Document Type

Article

Publication Date

2020

Abstract

Evidence from psychology and marketing suggests that those who make a "precise" first offer in bargaining get a better deal than those who make a "round" first offer. We report on a series of experiments designed to test for and improve our understanding of the "precise first offer" (PFO) effect in bargaining and whether it likely reflects rational optimizing or equilibrium behavior. Our experimental treatments vary whether decisions are incentivized and whether the PFO effect can emerge as an equilibrium of a cheap-talk signaling game. We find evidence of a PFO effect when subjects read a vignette and make unincentivized individual decisions. When monetary incentives are added to the vignette, we still find the PFO effect, but it is not robust.

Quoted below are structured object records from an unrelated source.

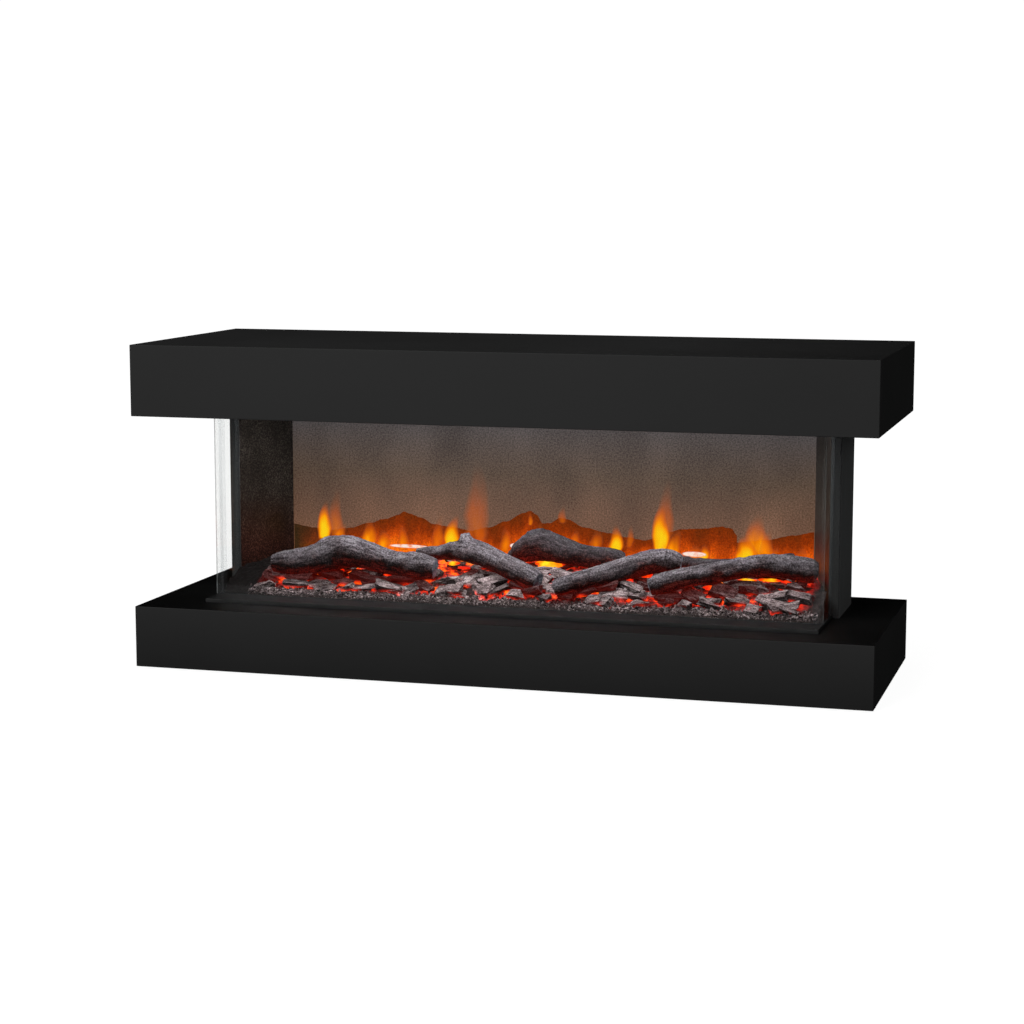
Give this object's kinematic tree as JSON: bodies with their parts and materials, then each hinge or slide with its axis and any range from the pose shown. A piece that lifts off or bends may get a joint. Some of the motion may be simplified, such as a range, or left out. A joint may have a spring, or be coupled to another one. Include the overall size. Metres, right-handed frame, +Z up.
{
  "type": "electric fireplace",
  "caption": "Electric fireplace suite: black mantel box over a black plinth box, joined by a firebox glazed on three sides with logs, glowing embers and a flame screen.",
  "frame": {"origin": "on the floor, under the middle of the box that holds the whole object", "axes": "+Z up; the front (the glass) faces -Y; +X to the right of someone facing the front"},
  "size_m": [1.23, 0.45, 0.54],
  "materials": {
    "black_lacquer": "satin black lacquer on fibreboard",
    "plain_board": "black-stained fibreboard",
    "black_steel": "matt black powder coat",
    "bright_steel": "bright sheet",
    "motor_steel": "zinc grey",
    "aluminium": "plain",
    "clear_glass": "clear toughened",
    "clear_seal": "clear silicone",
    "mirror_screen": "half-mirror diffuser",
    "charred_log": "painted resin, ash over char",
    "ember_resin": "translucent resin, ash over red",
    "lamp_board": "white board with lamps",
    "circuit_board": "green board",
    "black_plastic": "moulded black",
    "nylon": "natural"
  },
  "bodies": {
    "suite": {"back_log": "charred_log", "cable_gland": "black_plastic", "casing_screws": "bright_steel", "centre_log": "charred_log", "control_bezel": "black_plastic", "control_board": "circuit_board", "corner_blocks": "plain_board", "crossing_log": "charred_log", "ember_bed": "ember_resin", "ember_chips": "ember_resin", "ember_led_strips": "lamp_board", "fan_bearing": "aluminium", "fan_motor": "motor_steel", "firebox_top_panel": "black_steel", "flame_led_board": "lamp_board", "flame_mask": "bright_steel", "flame_screen": "mirror_screen", "front_glass": "clear_glass", "glass_seals": "clear_seal", "glass_tray": "black_steel", "hanger_rail": "black_steel", "heater_housing": "bright_steel", "heating_element": "aluminium", "infrared_window": "black_plastic", "knotted_log": "charred_log", "left_column": "black_steel", "left_glass": "clear_glass", "left_liner": "black_steel", "left_log": "charred_log", "log_light_strip": "lamp_board", "mantel_back_panel": "plain_board", "mantel_bottom_board": "black_lacquer", "mantel_front_board": "black_lacquer", "mantel_left_board": "black_lacquer", "mantel_right_board": "black_lacquer", "mantel_top_board": "black_lacquer", "plinth_back_rail": "plain_board", "plinth_front_board": "black_lacquer", "plinth_glides": "nylon", "plinth_left_board": "black_lacquer", "plinth_right_board": "black_lacquer", "plinth_top_board": "black_lacquer", "power_board": "circuit_board", "rear_back_panel": "black_steel", "rear_reflector": "bright_steel", "right_column": "black_steel", "right_glass": "clear_glass", "right_liner": "black_steel", "right_log": "charred_log", "spindle_bearings": "bright_steel", "spindle_motor": "motor_steel", "thermal_cutout": "nylon", "wall_rail": "black_steel", "warm_air_grille": "black_steel"},
    "flame_spindle": {"flame_spindle": "bright_steel"},
    "fan_impeller": {"fan_impeller": "aluminium"},
    "rocker_switch": {"rocker_switch": "black_plastic"},
    "standby_button": {"standby_button": "black_plastic"},
    "flame_button": {"flame_button": "black_plastic"},
    "heat_button": {"heat_button": "black_plastic"}
  },
  "joints": [
    {"name": "flame_spindle_spin", "type": "hinge", "parent": "suite", "child": "flame_spindle", "pos_m": [0, 0.166, 0.142], "axis": [1, 0, 0], "continuous": true},
    {"name": "fan_spin", "type": "hinge", "parent": "suite", "child": "fan_impeller", "pos_m": [0, -0.138, 0.48], "axis": [1, 0, 0], "continuous": true},
    {"name": "rocker_tilt", "type": "hinge", "parent": "suite", "child": "rocker_switch", "pos_m": [0.392, -0.141, 0.425], "axis": [0, 1, 0], "range_deg": [0, 16]},
    {"name": "standby_button_press", "type": "slide", "parent": "suite", "child": "standby_button", "axis": [0, 0, 1], "range_m": [0, 0.0012], "stiffness_N_per_m": 300, "springref_m": -0.001},
    {"name": "flame_button_press", "type": "slide", "parent": "suite", "child": "flame_button", "axis": [0, 0, 1], "range_m": [0, 0.0012], "stiffness_N_per_m": 300, "springref_m": -0.001},
    {"name": "heat_button_press", "type": "slide", "parent": "suite", "child": "heat_button", "axis": [0, 0, 1], "range_m": [0, 0.0012], "stiffness_N_per_m": 300, "springref_m": -0.001}
  ]
}
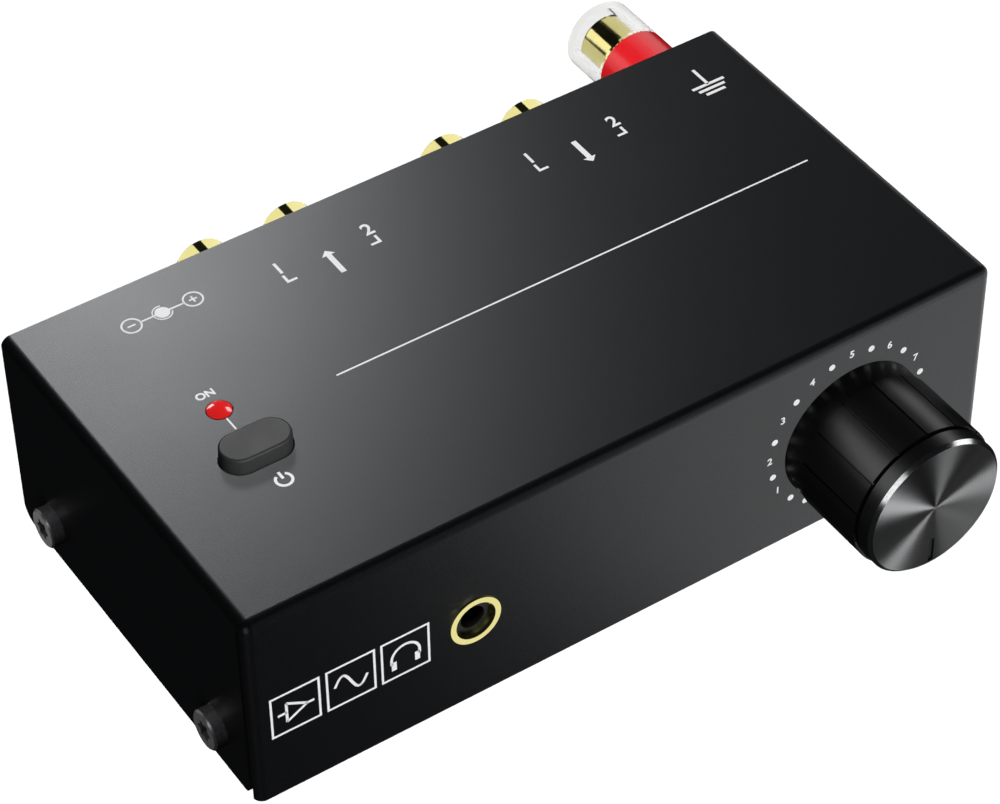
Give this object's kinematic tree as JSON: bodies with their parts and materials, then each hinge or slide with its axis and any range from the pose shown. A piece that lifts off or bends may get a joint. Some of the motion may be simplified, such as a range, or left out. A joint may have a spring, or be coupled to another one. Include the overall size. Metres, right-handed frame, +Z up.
{
  "type": "phono preamp",
  "caption": "Compact phono preamplifier in a black folded-steel case with a volume knob, headphone socket, power button, rear RCA sockets, power inlet and ground post.",
  "frame": {"origin": "on the table, at the centre of the whole object's footprint", "axes": "+X to the right seen from the front, +Y to the rear, +Z up"},
  "size_m": [0.1198, 0.0984, 0.0372],
  "materials": {
    "powder_coat": "black fine-textured powder coat, semi-gloss",
    "rubber": "matt black rubber",
    "black_screw": "black zinc-plated steel",
    "steel": "bright zinc-plated steel",
    "brass": "plain turned brass",
    "circuit_board": "green solder mask on glass laminate",
    "anodised": "black anodised, turned and spun aluminium",
    "black_plastic": "moulded black plastic",
    "button_plastic": "dark grey satin moulded plastic",
    "white_plastic": "moulded white plastic",
    "red_plastic": "moulded red plastic",
    "red_lens": "clear red lens",
    "gold": "polished gold plating",
    "clear_plastic": "clear acrylic",
    "can_sleeve": "shrink sleeve on an aluminium can",
    "film_case": "dipped red case",
    "resistor": "blue lacquer",
    "tin": "tinned metal"
  },
  "bodies": {
    "case": {"amplifier_chips": "black_plastic", "base_tray": "powder_coat", "board_screws": "steel", "board_standoffs": "brass", "chip_legs": "tin", "circuit_board": "circuit_board", "film_capacitors": "film_case", "ground_inner_nut": "steel", "ground_inner_washer": "steel", "ground_post_base": "red_plastic", "ground_post_stud": "gold", "ground_strap": "tin", "headphone_contacts": "tin", "headphone_ferrule": "gold", "headphone_socket": "black_plastic", "inlet_pin": "tin", "inlet_spring": "tin", "input_socket_body": "black_plastic", "input_socket_contacts": "gold", "input_socket_shells": "gold", "left_socket_inserts": "white_plastic", "light_holder": "black_plastic", "light_legs": "tin", "output_socket_body": "black_plastic", "output_socket_contacts": "gold", "output_socket_shells": "gold", "power_capacitor": "can_sleeve", "power_inlet": "black_plastic", "power_light": "red_lens", "power_switch": "black_plastic", "pressed_nuts": "steel", "resistor_leads": "tin", "resistors": "resistor", "right_socket_inserts": "red_plastic", "rubber_feet": "rubber", "side_screws": "black_screw", "signal_capacitors": "can_sleeve", "solder_pins": "tin", "top_cover": "powder_coat", "voltage_regulator": "black_plastic", "volume_bushing": "steel", "volume_control": "black_plastic", "volume_nut": "steel", "volume_washer": "steel"},
    "volume": {"volume_knob": "anodised", "knob_core": "black_plastic", "volume_shaft": "steel"},
    "button": {"power_button": "button_plastic", "switch_plunger": "white_plastic"},
    "post_washer": {"ground_post_washer": "gold"},
    "post_nut": {"ground_post_nut": "gold", "ground_post_sleeve": "clear_plastic"}
  },
  "joints": [
    {"name": "volume_turn", "type": "hinge", "parent": "case", "child": "volume", "pos_m": [0.0347, -0.04925, 0.0184], "axis": [0, 1, 0], "range_deg": [0, 300]},
    {"name": "button_press", "type": "slide", "parent": "case", "child": "button", "axis": [0, 0, -1], "range_m": [0, 0.002], "stiffness_N_per_m": 400, "springref_m": -0.001},
    {"name": "post_lift", "type": "slide", "parent": "case", "child": "post_washer", "axis": [0, 1, 0], "range_m": [0, 0.0035]},
    {"name": "post_turn", "type": "hinge", "parent": "post_washer", "child": "post_nut", "pos_m": [0.0494, 0.04925, 0.0264], "axis": [0, -1, 0], "range_deg": [0, 1800]}
  ],
  "couplings": [
    {"joint": "post_turn", "follows": "post_lift", "rad_per_m": 8976}
  ]
}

In a bilateral bargaining situation with a cheap-talk equilibrium, we can not find the PFO effect, which is inconsistent with the equilibrium predictions. Moreover, the PFO effect reemerges in a setting in which initial offers are generated by a random device and thus provides a strong refutation of the signaling model. Our evidence suggests that optimizing and equilibrium accounts of the PFO effect are inadequate. Understanding initial offers as reference points, which subtly change perceptions about the kinds of acceptable counteroffers, provides a plausible account of a new finding on which prior explanations are silent: precise offers induce more precise counteroffers.